Yeni OVP döneminde “makroekonomik ve finansal istikrarın kalıcı hale getirilmesi” hedeflerinin bulunduğunu da hatırlatan Cevdet Yılmaz, “Daha önce öngördüğümüz takvime uygun bir şekilde geçiş sürecinin tamamlanmasının ardından, dezenflasyon sürecimiz 2024 yılı haziran ayından itibaren başlamıştır.” dedi.
“Güven ve istikrarın teminatı olmaya devam edeceğiz”
Yıllık enflasyonun 2023 yılı mayıs ayında zirveye ulaştığı yüzde 75,5 seviyesinden, 2024 yılı ağustos ayı itibarıyla 26 puanın üzerinde azalışla yüzde 49,4 seviyesine gerilediğini açıklayan Yılmaz, bu eğilimin sürmesini beklediklerini belirtti.
Gerçekçi ve ayakları yere basan politikalarla gelecek dönemde enflasyonu kademeli bir şekilde düşürerek, 2026 yılında yeniden tek haneli seviyelere indirmeyi hedeflediklerini dile getiren Yılmaz, vatandaşların refah seviyesini en üst düzeye çıkarmak ve millete verdikleri tüm sözleri eksiksiz yerine getirmek için güven ve istikrarın teminatı olmaya devam edeceklerini vurguladı.
Bütçe kanun teklifinin, kamuya ait harcama tavanları ve gelir kalemlerine ilişkin tahminleri içeren Anayasal bir doküman olduğunu belirten Yılmaz, 2025 yılı merkezi yönetim bütçesi kapsamında 227 kamu idaremizin bütçesi yer aldığını belirterek, 2025 yılı Merkezi Yönetim Bütçesinde bütçe giderlerinin 14 trilyon 731 milyar lira, bütçe gelirlerinin ise 12 trilyon 800 milyar lira olacağının öngörüldüğüne vurgu yaptı.
Cevdet Yılmaz, Bütçe açığının gayri safi yurtiçi hasılaya oranının ise yüzde 3,1 olarak gerçekleşeceğini tahmin etttiklerini hatırlatarak, Bütçe gelirlerinin alt kalemlerinin ise Gelir Vergisi 2 trilyon 130 milyar lira, Kurumlar Vergisi 1 trilyon 637 milyar lira, Özel Tüketim Vergisi 2 trilyon 121 milyar lira, Katma Değer Vergisi 3 trilyon 599 milyar lira, diğer vergi gelirleri 1 trilyon 652 milyar lira, vergi dışı gelirlerin ise 1 trilyon 662 milyar lira olduğunu dile getirdi.

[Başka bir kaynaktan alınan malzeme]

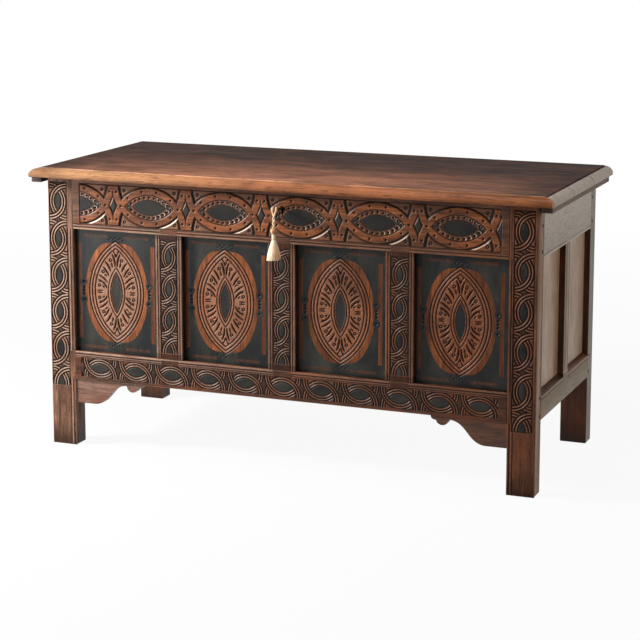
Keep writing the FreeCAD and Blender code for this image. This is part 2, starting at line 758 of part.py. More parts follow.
lock_nails = [nail(V(x, deep(lock_nail_start), z), -Y_AXIS, nail_length) for x, z in lock_nail_places]
save("carcass_iron_nails", Part.makeCompound(plate_nails + lock_nails))

bolt = box((key_place - bolt_tip, key_place + bolt_tail), (deep(bolt_front), deep(bolt_back)),
           (bolt_bottom, bolt_top))
notch = box((key_place - bolt_notch_half, key_place + bolt_notch_half), (deep(bolt_front), deep(bolt_back)),
            (bolt_top - bolt_notch_depth, bolt_top))
save("lock_bolt", cut(bolt, [notch]))

staple = box((staple_x - staple_thickness / 2, staple_x + staple_thickness / 2),
             (deep(staple_front), deep(staple_back)), (staple_bottom, lid_bottom))
foot = box((staple_x - staple_foot_length / 2, staple_x + staple_foot_length / 2),
           (deep(staple_front), deep(staple_back)), (strap_bottom, lid_bottom))
eye = box((staple_x - staple_thickness, staple_x + staple_thickness), (deep(bolt_front), deep(bolt_back)),
          (bolt_bottom, bolt_top), staple_clearance)
save("lid_staple", cut(staple.fuse(foot), [eye] + strap_nail_holes))

# Key: a ring bow, a turned collar, a round shank and a flat bit that hangs down at rest

bow_middle = key_reach - bow_radius - bow_bar_radius
bow = Part.makeTorus(bow_radius, bow_bar_radius, V(key_place, deep(-bow_middle), key_height), X_AXIS)
collar_start = bow_middle - bow_radius
key = bow.fuse(rod(V(key_place, deep(-collar_start), key_height), Y_AXIS, shank_radius,
                   collar_start + shank_end))
key = key.fuse(rod(V(key_place, deep(-collar_start + bow_bar_radius), key_height), Y_AXIS, collar_radius,
                   collar_length))
bit = box((key_place - bit_thickness / 2, key_place + bit_thickness / 2),
          (deep(bit_start), deep(bit_start + bit_length)), (key_height - bit_reach, key_height))
save("key", key.fuse(bit))

# Tassel: a cord looped round the bow, with both its ends in a knot over a skirt of threads

cord_top = key_height + cord_above_key
knot_top = cord_top - cord_span
knot_middle = knot_top - math.sqrt(knot_radius ** 2 - knot_flat_radius ** 2)
tassel_y = deep(-key_reach - cord_diameter / 2 - cord_gap)
cord_points = [V(key_place + 2.4, tassel_y, knot_top),
               V(key_place + 2.4, tassel_y, key_height - 7.0),
               V(key_place + 9.2, tassel_y + 1.5, key_height + 9.4),
               V(key_place + 9.2, tassel_y + 10.8, key_height + 2.4),
               V(key_place - 9.2, tassel_y + 10.0, key_height + 1.6),
               V(key_place - 9.4, tassel_y + 2.0, key_height + 8.2),
               V(key_place - 2.4, tassel_y, key_height - 5.0),
               V(key_place - 2.4, tassel_y, knot_top)]


def cord_path(points):
    """Straight runs joined by tangent arcs, each as large as its two runs allow."""
    edges = []
    radii = []
    start = points[0]
    for before, here, after in zip(points, points[1:], points[2:]):
        back, ahead = before - here, after - here
        turn = math.pi - back.getAngle(ahead)
        reach = 0.45 * min(back.Length, ahead.Length)
        radius = reach / math.tan(turn / 2)
        radii.append(round(radius, 1))
        back.normalize()
        ahead.normalize()
        inward = (back + ahead).normalize()
        arc_start, arc_end = here + back * reach, here + ahead * reach
        arc_middle = here + inward * (radius / math.cos(turn / 2) - radius)
        edges.append(Part.LineSegment(start, arc_start).toShape())
        edges.append(Part.Arc(arc_start, arc_middle, arc_end).toShape())
        start = arc_end
    edges.append(Part.LineSegment(start, points[-1]).toShape())
    return Part.Wire(edges), radii


path, radii = cord_path(cord_points)
start_direction = cord_points[1] - cord_points[0]
section = Part.Wire([Part.makeCircle(cord_diameter / 2, cord_points[0], start_direction)])
cord = path.makePipeShell([section], True, False)
save("tassel_cord", cord)
section_area = math.pi * cord_diameter ** 2 / 4
print("cord radii", radii, "length", round(path.Length, 1),
      "volume over section times length", round(cord.Volume / (section_area * path.Length), 4))

knot = Part.makeSphere(knot_radius, V(key_place, tassel_y, knot_middle))
flat = 2 * math.sqrt(knot_radius ** 2 - knot_flat_radius ** 2)
slice_low = knot_middle - flat / 2
knot = knot.common(box((key_place - knot_radius, key_place + knot_radius),
                       (tassel_y - knot_radius, tassel_y + knot_radius), (slice_low, knot_top)))
save("tassel_knot", knot)

skirt_bottom = cord_top - tassel_length
waist = slice_low - neck_length
outline = [V(key_place, tassel_y, slice_low), V(key_place + neck_radius, tassel_y, slice_low),
           V(key_place + waist_radius, tassel_y, waist),
           V(key_place + skirt_shoulder_radius, tassel_y, skirt_bottom + skirt_shoulder_height),
           V(key_place + skirt_radius, tassel_y, skirt_bottom), V(key_place, tassel_y, skirt_bottom)]
skirt = Part.Face(Part.makePolygon(outline + outline[:1]))
save("tassel_skirt", skirt.revolve(V(key_place, tassel_y, 0), Z_AXIS, 360))
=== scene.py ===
import functools
import math
import random

import bmesh
import bpy
import numpy as np
from mathutils import Matrix, Vector


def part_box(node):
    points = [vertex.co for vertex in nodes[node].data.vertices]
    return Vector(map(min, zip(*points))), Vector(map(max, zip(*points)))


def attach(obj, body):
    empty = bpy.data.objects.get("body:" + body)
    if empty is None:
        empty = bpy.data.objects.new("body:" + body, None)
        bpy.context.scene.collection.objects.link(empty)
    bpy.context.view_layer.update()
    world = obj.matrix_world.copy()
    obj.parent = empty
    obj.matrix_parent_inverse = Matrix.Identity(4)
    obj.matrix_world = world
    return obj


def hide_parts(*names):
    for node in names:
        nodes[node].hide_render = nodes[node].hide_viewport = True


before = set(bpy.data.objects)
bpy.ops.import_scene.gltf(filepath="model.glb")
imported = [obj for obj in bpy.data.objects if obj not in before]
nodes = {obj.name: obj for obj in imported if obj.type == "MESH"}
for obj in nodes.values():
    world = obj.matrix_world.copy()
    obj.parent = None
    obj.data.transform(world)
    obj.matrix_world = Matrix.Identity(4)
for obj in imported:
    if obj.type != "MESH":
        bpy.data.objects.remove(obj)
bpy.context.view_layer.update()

mm = 0.001


# Camera: a long lens, to the right of the chest and a little above its lid. Its shift keeps the uprights
# of the chest nearly upright.

camera = bpy.data.objects.new("camera", bpy.data.cameras.new("camera"))
bpy.context.scene.collection.objects.link(camera)
camera.data.sensor_width = 36
camera.data.lens = 108.7
camera.data.shift_y = -0.15
camera.location = (1.959, -4.903, 1.518)
camera.rotation_euler = (math.radians(90 - 9.6), 0, math.radians(21.79))
bpy.context.scene.camera = camera


# Tassel cord: two plies of cream silk laid round each other. It loops round the bow of the key, and its
# two legs twist together down to the knot.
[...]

Yılmaz, 2023’te yaşanan tarihin en büyük deprem afetinde hasar gören bölgelerin yeniden ihyası, imarı ve depremin etkilerinin süratle ortadan kaldırılması için 2023 yılında 960 milyar lira harcama yapıldığını aktararak, deprem harcamalarının bütçe açığına etkisinin GSYH’ye oranla yüzde 3,6 olduğunu açıkladı.